Could you write out the opening lines of the data, word for word, stopping after the line that contains "GAP = 0.3 * MM"?

◇ ◇ ◇ ◇ ◇

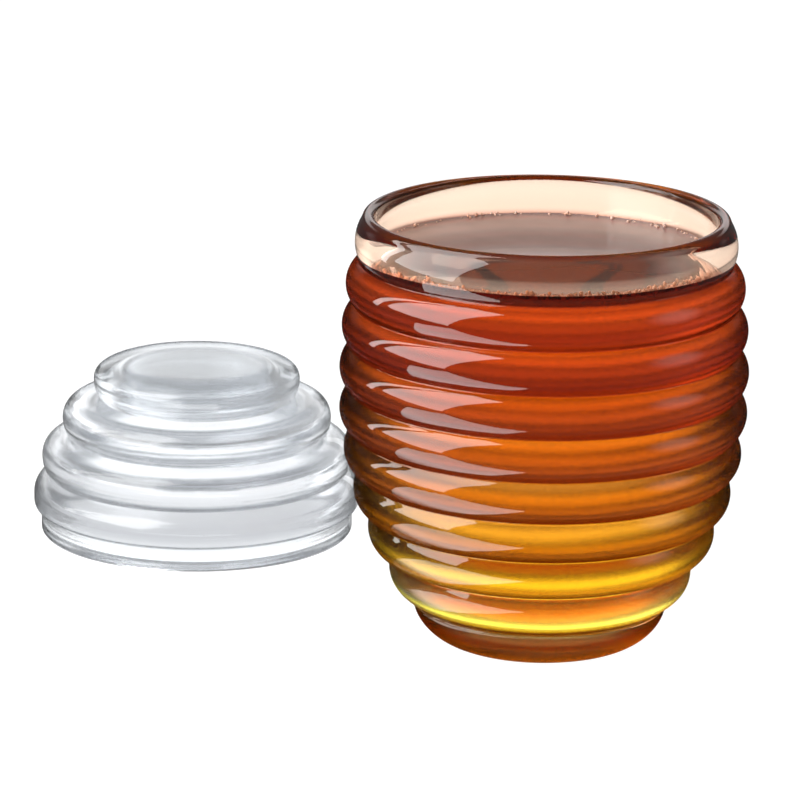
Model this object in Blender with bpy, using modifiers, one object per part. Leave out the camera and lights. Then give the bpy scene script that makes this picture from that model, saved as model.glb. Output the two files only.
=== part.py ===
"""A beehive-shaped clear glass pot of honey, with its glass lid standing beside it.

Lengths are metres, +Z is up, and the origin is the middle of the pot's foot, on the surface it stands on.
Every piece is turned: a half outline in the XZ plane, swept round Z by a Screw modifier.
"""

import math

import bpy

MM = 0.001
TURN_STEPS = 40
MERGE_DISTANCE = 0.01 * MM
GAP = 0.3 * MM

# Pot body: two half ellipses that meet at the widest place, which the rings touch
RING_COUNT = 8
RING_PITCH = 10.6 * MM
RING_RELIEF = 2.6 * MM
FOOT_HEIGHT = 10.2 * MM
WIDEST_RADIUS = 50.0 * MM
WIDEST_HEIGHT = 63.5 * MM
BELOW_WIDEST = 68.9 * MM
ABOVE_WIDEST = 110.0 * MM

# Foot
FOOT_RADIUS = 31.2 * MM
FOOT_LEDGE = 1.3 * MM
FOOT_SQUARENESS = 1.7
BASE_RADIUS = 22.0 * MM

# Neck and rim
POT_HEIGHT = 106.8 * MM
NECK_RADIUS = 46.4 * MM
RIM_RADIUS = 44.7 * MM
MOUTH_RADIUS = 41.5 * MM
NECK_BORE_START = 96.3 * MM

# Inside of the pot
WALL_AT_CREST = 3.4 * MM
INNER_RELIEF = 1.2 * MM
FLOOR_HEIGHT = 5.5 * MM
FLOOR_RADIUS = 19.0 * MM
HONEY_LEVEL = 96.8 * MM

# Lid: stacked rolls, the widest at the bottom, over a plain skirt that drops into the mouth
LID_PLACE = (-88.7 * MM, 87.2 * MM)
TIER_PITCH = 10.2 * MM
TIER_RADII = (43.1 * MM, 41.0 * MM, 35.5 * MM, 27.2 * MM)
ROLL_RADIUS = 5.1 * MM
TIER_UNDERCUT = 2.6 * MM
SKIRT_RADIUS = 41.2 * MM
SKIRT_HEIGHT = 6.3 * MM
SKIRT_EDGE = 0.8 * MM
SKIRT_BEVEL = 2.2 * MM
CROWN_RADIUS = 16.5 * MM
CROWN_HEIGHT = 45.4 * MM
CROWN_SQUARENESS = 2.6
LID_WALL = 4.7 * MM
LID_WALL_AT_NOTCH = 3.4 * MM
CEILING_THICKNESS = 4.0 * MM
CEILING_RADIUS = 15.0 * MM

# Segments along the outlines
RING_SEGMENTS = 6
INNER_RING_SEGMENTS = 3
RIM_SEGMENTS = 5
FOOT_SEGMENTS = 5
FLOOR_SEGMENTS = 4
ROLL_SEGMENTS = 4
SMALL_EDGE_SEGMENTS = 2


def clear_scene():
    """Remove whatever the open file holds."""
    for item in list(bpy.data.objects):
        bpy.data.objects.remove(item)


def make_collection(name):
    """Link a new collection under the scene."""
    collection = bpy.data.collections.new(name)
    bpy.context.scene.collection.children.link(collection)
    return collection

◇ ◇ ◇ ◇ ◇

**The solution:**
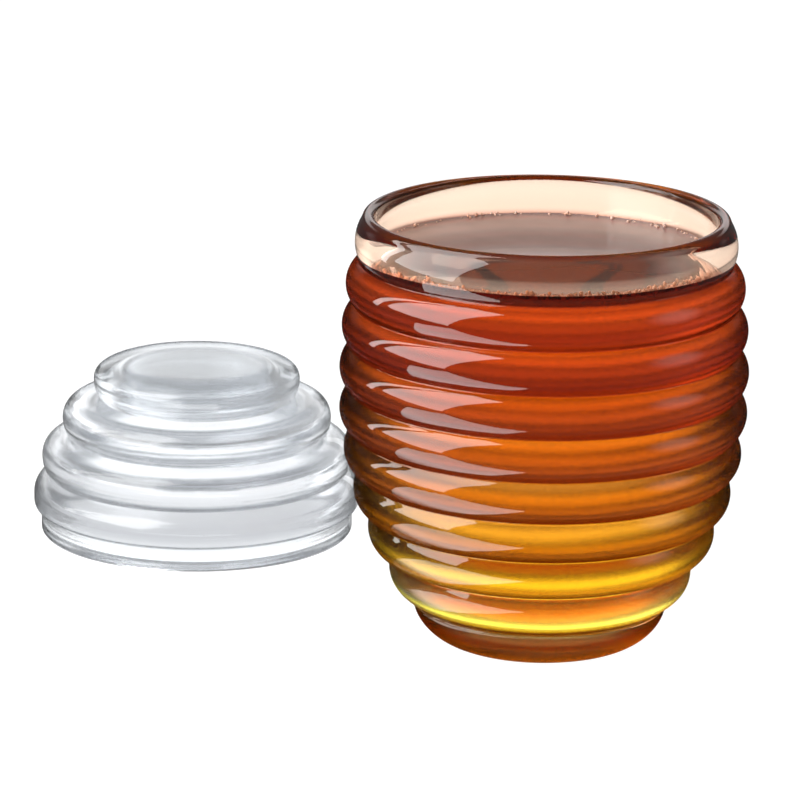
Model this object in Blender with bpy, using modifiers, one object per part. Leave out the camera and lights. Then give the bpy scene script that makes this picture from that model, saved as model.glb. Output the two files only.
=== part.py ===
"""A beehive-shaped clear glass pot of honey, with its glass lid standing beside it.

Lengths are metres, +Z is up, and the origin is the middle of the pot's foot, on the surface it stands on.
Every piece is turned: a half outline in the XZ plane, swept round Z by a Screw modifier.
"""

import math

import bpy

MM = 0.001
TURN_STEPS = 40
MERGE_DISTANCE = 0.01 * MM
GAP = 0.3 * MM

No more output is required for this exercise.